Je n’en dis pas plus sur le désarroi du père de Louise Dupré, qu’elle décrit avec justesse et beaucoup de tendresse, sur des événements qui traumatiseront la famille et surtout sa mère.
Tenter de comprendre est nécessaire, mais toujours douloureux. C’est aussi un effort de guérison que d’accepter tout ce que la vie apporte, même si les cicatrices restent fragiles.
Louise Dupré n'oubliera pas.
La résilience est un mot souvent galvaudé qui n’efface jamais la peine, des gestes que nous ne pouvons expliquer. La mort de son père, un sujet délicat que l’écrivaine aborde avec finesse et retenue.
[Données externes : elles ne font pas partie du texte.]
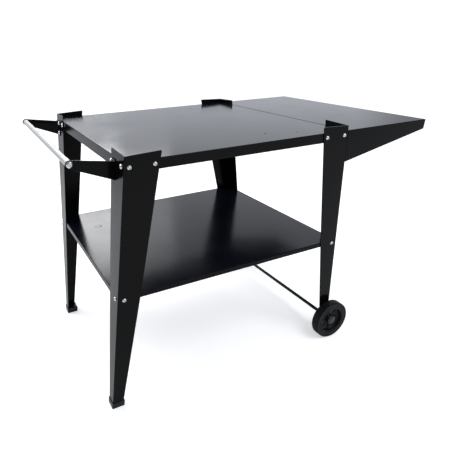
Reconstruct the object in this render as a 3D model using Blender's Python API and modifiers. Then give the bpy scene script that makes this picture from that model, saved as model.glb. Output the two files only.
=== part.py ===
"""A wheeled stand for a pizza oven: a folded sheet table with a side table and a shelf, on four splayed
legs, with a push handle and two wheels. Metres, +Z up. X runs along the stand, from the handle to the side
table, the front is towards -Y, and the floor is at Z = 0. X and Y are measured from the middle of the main
table, and an empty then puts the middle of the whole stand at X = 0."""

import math

import bmesh
import bpy
from mathutils import Matrix, Vector

# Legs: each is a sheet folded along the outer corner, whose two flanges narrow towards the floor
LEG_HEIGHT = 0.900  # floor to the top of the fold
LEG_TIP_RISE = 0.004  # a flange's top edge climbs this much from the fold to its free edge
LEG_SHEET = 0.0025
LEG_SPLAY = 0.0865  # how much further out along X the fold is at the floor than at the top
LEG_TUCK = 0.068  # how much further in along Y the fold is at the floor than at the top
FLANGE_WIDTH_TOP = 0.109
FLANGE_WIDTH_SHELF = 0.0765
FLANGE_WIDTH_FLOOR = 0.037
TIP_ROUNDING = 0.004  # of the flanges' free corners at the top
WHEEL_LEG_BOTTOM = 0.050  # the legs with wheels stop short of the floor

# Tables and shelf: half sizes are to the outer faces of the legs, at the top of the legs
HALF_LENGTH = 0.399
HALF_WIDTH = 0.4165
LEG_STOP = 0.0165  # the legs stand this much above the table
TABLE_EDGE = 0.033  # depth of the down-turned edges
SHELF_HEIGHT = 0.454
SHELF_EDGE = 0.0175
TABLE_SHEET = 0.002
FOLD_RADIUS = 0.003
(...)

Un récit bouleversant, comme il s’en fait peu. Un texte intime, touchant, plein d’attention. J’ai ravalé en lisant Louise Dupré, son parcours familial, sa vie et ses espérances. Elle tente de comprendre, plus que de guérir. Et peut-être que défaire des nœuds, que tout remettre en perspective est déjà un apaisement. Un ouvrage remarquable d’empathie. Un récit tout en finesse et de retenue qui nous pousse devant ce qu’il y a de plus important : l’amour des parents et tout ce qu’ils nous ont légué malgré des fragilités qu’ils ont eu tant de mal à surmonter. Surtout, ne souhaitant pas transmettre ces manques à leurs enfants.
DUPRÉ LOUISE : L’homme au camion, Éditions Héliotrope, Montréal, 162 pages.